E’ morto negli scorsi giorni uno dei più noti pensatori cattolici francesci, Michel Tournier. La sua era l’arte del racconto. Dell’inventare, o meglio, nel suo caso, di reinventare. E in questa arte riuscire ad essere sempre originale, sempre fuori dal comune. Ed è proprio perché fuori dal comune Tournier decise di ritirarsi, come un eremita, all’età di 34 anni (nel 1958) a Choisel, un villaggio di 500 abitanti nella campagna francese a un’ora d’auto da Parigi. Non per coltivare l’immagine dello scrittore eremita ma, anzi, «per amore della società», come spiegò in tv quando vinse il premio Goncourt, nel 1970 con Il re degli ontani .
«Ho abitato a Parigi in mezzo a quella folla indistinta — raccontò — in un palazzo dove non conoscevo neanche il nome dei vicini. Credo che il padre di famiglia numerosa che guida un’azienda con molti dipendenti e vive in una grande città soffra di solitudine molto più di me. Qui almeno conosco le poche persone che incontro, ci parliamo, abbiamo un rapporto umano”. Ed era questo amore per le persone che ha sempre animato il suo mestiere, da artigiano della parola. Famoso il suo Venerdì o il limbo del Pacifico, una rilettura del Robinson Crusoe. Disse qualche anno fa in un’intervista alla tv francese che “è il frutto di tre anni di studi che ho fatto al Museo dell’Uomo sotto la guida di Claude Lévi-Strauss. All’epoca in cui seguivo i suoi corsi, aveva appena pubblicato Tristi Tropici, che parla di quest’alternativa idiota tra l’uomo “civilizzato” e l’uomo “selvaggio”. Sono categorie inesistenti. Mentre seguivo le lezioni ho riletto il romanzo di Daniel Defoe Robinson Crusoe e mi sono detto allora che avevo per le mani un tema formidabile. Non grazie a Robinson, ma grazie a Venerdì, passato sempre sotto silenzio. È un romanzo di un’attualità straordinaria. Con Venerdì, il Terzo mondo bussa alla porta di Robinson. Un tema molto contemporaneo, quello dei sans papier”.

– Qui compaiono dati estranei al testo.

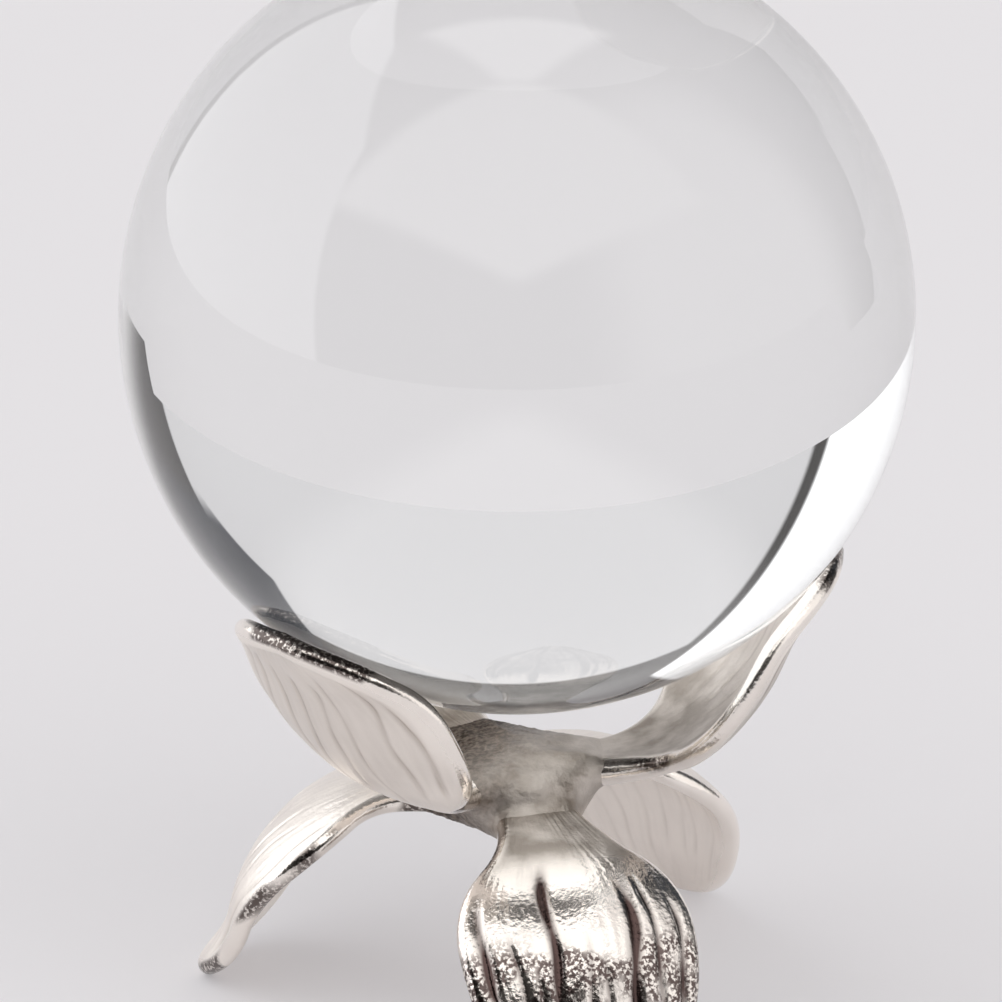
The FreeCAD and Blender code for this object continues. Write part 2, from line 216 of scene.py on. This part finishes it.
def make_petal(name, form, angle, ribs, inner_ribs, seed):
    """One cast petal: a grid laid over its outline on both faces, joined round a rounded rim."""
    rows, columns = GRID_ROWS, GRID_COLUMNS
    length, end = form["length"], form["end_radius"]
    # Rows crowd towards the tip and columns towards the two edges, where the rim turns.
    k = np.linspace(0, 1, rows)
    u = ROOT_START + (length - ROOT_START) * (1 - (1 - k) ** 1.35)
    u[-1] = length - 0.002
    even = np.linspace(-1, 1, columns)
    quarter = math.pi / 2 * 0.999
    v = 0.5 * (np.sin(even * quarter) / math.sin(quarter)) + 0.5 * even
    width = half_outline(form, u)
    across = width[:, None] * v[None, :]
    uu = np.repeat(u[:, None], columns, 1)
    point, normal = place_on_petal(form, uu, across, spine(form))

    # The distance to the edge rounds the rim: the wall closes to nothing along a half circle.
    slope = np.minimum(np.abs(np.gradient(width, u)), 4)
    side_gap = (width[:, None] - np.abs(across)) / np.sqrt(1 + slope[:, None] ** 2)
    end_gap = end - np.hypot(np.maximum(uu - (length - end), 0), across)
    end_from = flank_and_end(form)[2]
    edge_gap = np.maximum(np.where(uu > end_from, end_gap, side_gap), 0)
    wall = HALF_WALL + neck_swell(point[..., 0])
    q = 1 - np.minimum(edge_gap, wall) / wall
    half = wall * np.sqrt(np.maximum(1 - q ** 2, 0))

    # Ribs, drag lines and dents, cut into the two faces.
    t = (uu - ROOT_START) / (length - ROOT_START)
    vv = np.repeat(v[None, :], rows, 0)
    rim = smooth(0.3, 1.6, edge_gap)
    grooves = rib_field(form, t, vv, width[:, None], ribs, seed) * rim
    rng = np.random.default_rng(seed + 50)
    streak = (value_noise(rows, columns, 10, 60, rng) * 0.030
              + value_noise(rows, columns, 22, 110, rng) * 0.018)
    dents = value_noise(rows, columns, 7, 6, rng) * 0.05
    outer_cut = grooves + (streak + dents) * rim * 0.8
    inner_cut = grooves * inner_ribs * 0.6 + np.maximum(streak, 0) * rim + 0.02
    if form["turn"] > 0:
        # A cup's outer face is sunk a little inside a raised lip.
        lip = (1 - smooth(1.6, 2.8, edge_gap)) * smooth(0.45, 0.7, t) * smooth(0.3, 1.0, edge_gap)
        outer_cut = outer_cut * (1 - 0.8 * lip) + 0.16 * (1 - lip) * smooth(0.4, 0.6, t) * rim
    # The outer face of a leg is its upper face; the outer face of a cup is its lower face.
    up_cut, low_cut = (outer_cut, inner_cut) if form["turn"] < 0 else (inner_cut, outer_cut)
    upper = point + normal * (half - up_cut * np.minimum(half / wall, 1))[..., None]
    lower = point - normal * (half - low_cut * np.minimum(half / wall, 1))[..., None]

    # The two faces share the points along all four sides of the grid.
    index_top = np.arange(rows * columns).reshape(rows, columns)
    index_low = index_top + rows * columns
    shared = np.zeros((rows, columns), bool)
    shared[0, :] = shared[-1, :] = shared[:, 0] = shared[:, -1] = True
    index_low = np.where(shared, index_top, index_low)
    points = np.concatenate([upper.reshape(-1, 3), lower.reshape(-1, 3)])
    used = np.concatenate([np.ones(rows * columns, bool), ~shared.ravel()])
    renumber = np.cumsum(used) - 1
    faces = []
    for grid, flip in ((index_top, False), (index_low, True)):
        g = renumber[grid]
        quads = np.stack([g[:-1, :-1], g[1:, :-1], g[1:, 1:], g[:-1, 1:]], -1).reshape(-1, 4)
        if flip:
            quads = quads[:, ::-1]
        faces.extend(map(tuple, quads.tolist()))
    points = points[used]
    points[:, 2] = np.maximum(points[:, 2], 0.0)
    turn = math.radians(angle)
    x = points[:, 0] * math.cos(turn) - points[:, 1] * math.sin(turn)
    y = points[:, 0] * math.sin(turn) + points[:, 1] * math.cos(turn)
    obj = mesh_object(name, np.stack([x, y, points[:, 2]], -1) * MM, faces)
    for key, top, bottom in (("groove", up_cut / FULL_GROOVE, low_cut / FULL_GROOVE),
                             ("along", t, t), ("rim", edge_gap, edge_gap)):
        values = np.concatenate([top.ravel(), bottom.ravel()])[used]
        put_attribute(obj, key, np.clip(values, 0, 1) if key == "groove" else values)
    return obj


# ---------------------------------------------------------------- hub


def smooth_min(a, b, reach):
    """The smaller of two distance fields, blended over a reach so that the join is a fillet."""
    k = np.clip(0.5 + 0.5 * (b - a) / reach, 0, 1)
    return b * (1 - k) + a * k - reach * k * (1 - k)


def surface_net(field, origin, step):
    """A quad mesh on the zero level of a sampled distance field, negative inside."""
    inside = field < 0
    cells = tuple(n - 1 for n in field.shape)
    total = np.zeros(cells + (3,))
    count = np.zeros(cells)
    for axis in range(3):
        others = [a for a in range(3) if a != axis]
        first = [slice(None)] * 3
        second = [slice(None)] * 3
        first[axis], second[axis] = slice(0, -1), slice(1, None)
        a, b = field[tuple(first)], field[tuple(second)]
        crossing = inside[tuple(first)] != inside[tuple(second)]
        share = np.where(crossing, a / np.where(crossing, a - b, 1), 0)
        place = np.stack(np.indices(a.shape), -1).astype(float)
        place[..., axis] += share
        place *= crossing[..., None]
        for du in (0, 1):
            for dv in (0, 1):
                source = [slice(None)] * 3
                source[axis] = slice(0, cells[axis])
                source[others[0]] = slice(du, du + cells[others[0]])
                source[others[1]] = slice(dv, dv + cells[others[1]])
                total += place[tuple(source)]
                count += crossing[tuple(source)]
    active = count > 0
    number = np.full(cells, -1)
    number[active] = np.arange(active.sum())
    points = origin + (total[active] / count[active][:, None]) * step
    faces = []
    for axis in range(3):
        others = [a for a in range(3) if a != axis]
        first = [slice(1, -1)] * 3
        second = [slice(1, -1)] * 3
        first[axis], second[axis] = slice(0, -1), slice(1, None)
        a, b = inside[tuple(first)], inside[tuple(second)]
        where = np.argwhere(a != b)
        leaving = a[tuple(where.T)]
        base = where + np.array([0 if axis == d else 1 for d in range(3)])
        ring = []
        for du, dv in ((1, 1), (0, 1), (0, 0), (1, 0)):
            cell = base.copy()
            cell[:, others[0]] -= du
            cell[:, others[1]] -= dv
            ring.append(number[tuple(cell.T)])
        quads = np.stack(ring, -1)
        flip = leaving if axis == 1 else ~leaving
        quads[flip] = quads[flip][:, ::-1]
        faces.extend(map(tuple, quads.tolist()))
    return points, faces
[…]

L’attenzione all’Uomo in generale, in questo caso diviene attenzione verso i più deboli. Altro libro che lo rende celebre agl’occhi della critica letteraria è una vera e propria favola. Una favola che nasce dal Vangelo. L’attenzione ai ragazzi, ai fanciulli per Tournier è fondamentale. Si tratta della storia dei Re Magi, che nel testo dello scrittore francese diviene “qualcosa” che ben ricorda Le mille e una notte: un’interpretazione ricca di elementi ironici, con finissimi riferimenti storici, letterari, biblici dove mito, realtà e fiaba si mescolano in un gran turbinio narrativo. Si tratta di Gaspare, Melchiorre e Baldassarre: “E’ il mio libro cristiano e per me è il migliore”, così aveva sentenziato. La sua era vera e propria vocazione, quella di racconatre, di emozionare il pubblico. “Non sono i soldi che mi interessano, è il lettore. È per lui che scrivo. Mi capita spesso di pensare a lui quando sono seduto alla scrivania. “Guarda, questa scena gli piacerà, sarà contento, o commosso”. Questo mi basta per essere felice». E ora, chissà cosa scriverebbe, dopo aver visto il Cielo? Immaginiamolo solamente, come lui stesso avrebbe fatto.